Kuran'ın ilim kelimesi etrafında oluşturduğu anlayıştan diğer bir ayrılma tasavvuf düşüncesinin bilginin elde edilişini algılayış biçiminde olmuştur. Kuran'da bilgi dolaylı bir yolla, yani ilahi vahiyle kazanılırken, tasavvufta ilim doğrudan Allah'tan alınan bilgidir, mutasavvıflar bunu ifade için "marifet" kelimesini kullanırlar. Mutasavvıfların marifet tanımı şu şekilde yapılabilir: 'Şahsi sezgi ve direk temas yoluyla doğrudan Allah'tan alınan bilgi."

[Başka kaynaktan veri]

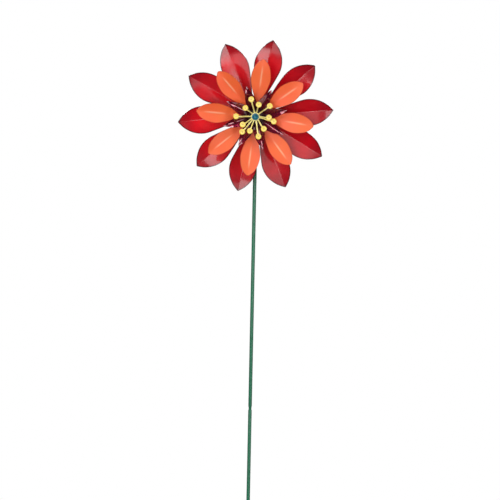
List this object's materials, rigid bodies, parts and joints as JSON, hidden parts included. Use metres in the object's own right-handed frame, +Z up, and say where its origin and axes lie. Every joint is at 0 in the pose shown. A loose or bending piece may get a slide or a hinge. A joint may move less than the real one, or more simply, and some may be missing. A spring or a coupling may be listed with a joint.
{
  "type": "garden wind spinner",
  "caption": "Garden stake with a double metal flower on top: a rear wheel of red petals and a front wheel of orange petals round a dark cup, each free to spin on one axle bolt.",
  "frame": {"origin": "where the stake enters the soil, on the pole's centre line", "axes": "+Z up along the pole, -Y the way the flower faces, +X to the right of the flower seen from its front"},
  "size_m": [0.3132, 0.0831, 1.3925],
  "materials": {
    "red_paint": "gloss red enamel",
    "orange_paint": "satin gloss coral orange enamel",
    "burgundy_paint": "high gloss burgundy enamel",
    "yellow_paint": "satin yellow enamel",
    "green_paint": "semi-gloss green enamel",
    "teal_paint": "gloss teal enamel",
    "zinc_steel": "bright zinc plate",
    "nylon": "natural white nylon"
  },
  "bodies": {
    "stake": {"lower_pole": "green_paint", "ground_fork": "green_paint"},
    "mast": {"upper_pole": "green_paint", "axle_boss": "green_paint", "axle_bolt": "zinc_steel", "jam_nut": "zinc_steel", "rear_washer": "zinc_steel", "middle_washer": "zinc_steel", "front_washer": "zinc_steel", "cap_nut": "teal_paint"},
    "rear_wheel": {"rear_hub": "green_paint", "rear_bushing_back": "nylon", "rear_bushing_front": "nylon", "red_petal_01": "red_paint", "red_petal_02": "red_paint", "red_petal_03": "red_paint", "red_petal_04": "red_paint", "red_petal_05": "red_paint", "red_petal_06": "red_paint", "red_petal_07": "red_paint", "red_petal_08": "red_paint", "red_petal_09": "red_paint", "red_petal_10": "red_paint"},
    "front_wheel": {"front_hub": "green_paint", "front_bushing_back": "nylon", "front_bushing_front": "nylon", "orange_petal_01": "orange_paint", "orange_petal_02": "orange_paint", "orange_petal_03": "orange_paint", "orange_petal_04": "orange_paint", "orange_petal_05": "orange_paint", "orange_petal_06": "orange_paint", "orange_petal_07": "orange_paint", "orange_petal_08": "orange_paint", "corolla": "burgundy_paint", "stamens": "yellow_paint"}
  },
  "joints": [
    {"name": "pole_turn", "type": "hinge", "parent": "stake", "child": "mast", "pos_m": [0, 0, 0.3865], "axis": [0, 0, 1], "continuous": true},
    {"name": "rear_wheel_spin", "type": "hinge", "parent": "mast", "child": "rear_wheel", "pos_m": [0, -0.024, 1.015], "axis": [0, -1, 0], "continuous": true},
    {"name": "front_wheel_spin", "type": "hinge", "parent": "mast", "child": "front_wheel", "pos_m": [0, -0.044, 1.015], "axis": [0, -1, 0], "continuous": true}
  ]
}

Bu bakışaçısı ile yaklaşıldığında en doğru, tartışmasız sağlam bilgi direk temas yoluyla Allah'tan alınan bilgi olacaktır kuşkusuz. Allah'la direk temas kurabilen yüce kişilerin (!) söyledikleri ve onlardan elde edilen bilgiler de mutlaklığı şüpheye mahal bırakmayacak kesinlikte olacaktır. Mutasavvıflara göre; direk temas yoluyla elde edilen bilgilerle dolaylı yoldan (İlahi vahiy) elde edilen bilgilerin sağlamlık ve güvenilirlik açısından birbirinden farkları yoktur. Böyle bir yaklaşımın Kuran'ın ilim konusundaki temel görüşleri ile bağdaşmayacağı ve kuran'ın sisteminden bir sapma olacağı açıktır.


Buraya kadar yapılan açıklamalarla, ilim kelimesinin Kuran öncesi, Kuran'daki ve Kuran'dan sonraki dönemlerde nasıl algılandığını ve ne tür anlam değişiklikleri geçirdiğini, ilmin kaynağı konusundaki farklılıklar kısaca anlatılmaya çalışıldı. Konunun ayrıntılı tahlilini ve değerlendirmesini ise Müslüman olmayı kendisine mesele edinenlerin çaba ve gayretlerine bırakıyoruz. Zira biz inanıyoruz ki, insana ancak çabasının karşılığı vardır. (53/39)


Mehmet A. ERSİN


(1) Ragıp el-lsfahanî, Müfredat. Bu tanım, deneye dayalı pozitif ilimleri (scien-ce) içine almaz. Bu iki bilgi türünü ayırmak ve karışıklıklara neden olmamak için birincisine ilim, diğerine bilim denilmiştir. İlim-Bilim arasındaki fark ve bilimin modern zamanlardaki kullanımı ve kazandığı içerik bu sayıda Bilimin Hikayesi" başlıklı yazıda ele alınmıştır.

(2) Bu ifadeyi 'bilgisizce' biçiminde çevirmeyi uygun bulmadık. Zira bu deyim basit bir bilgisizlik halini anlatmıyor. Daha çok, Kuranın kabul ettiği bir kaynağa dayanmayan bilgiyi tanımlamaktadır. Kuran'da müşriklerin tutumları anlatılırken onların bile bile ortak koştukları belirtilmektedir.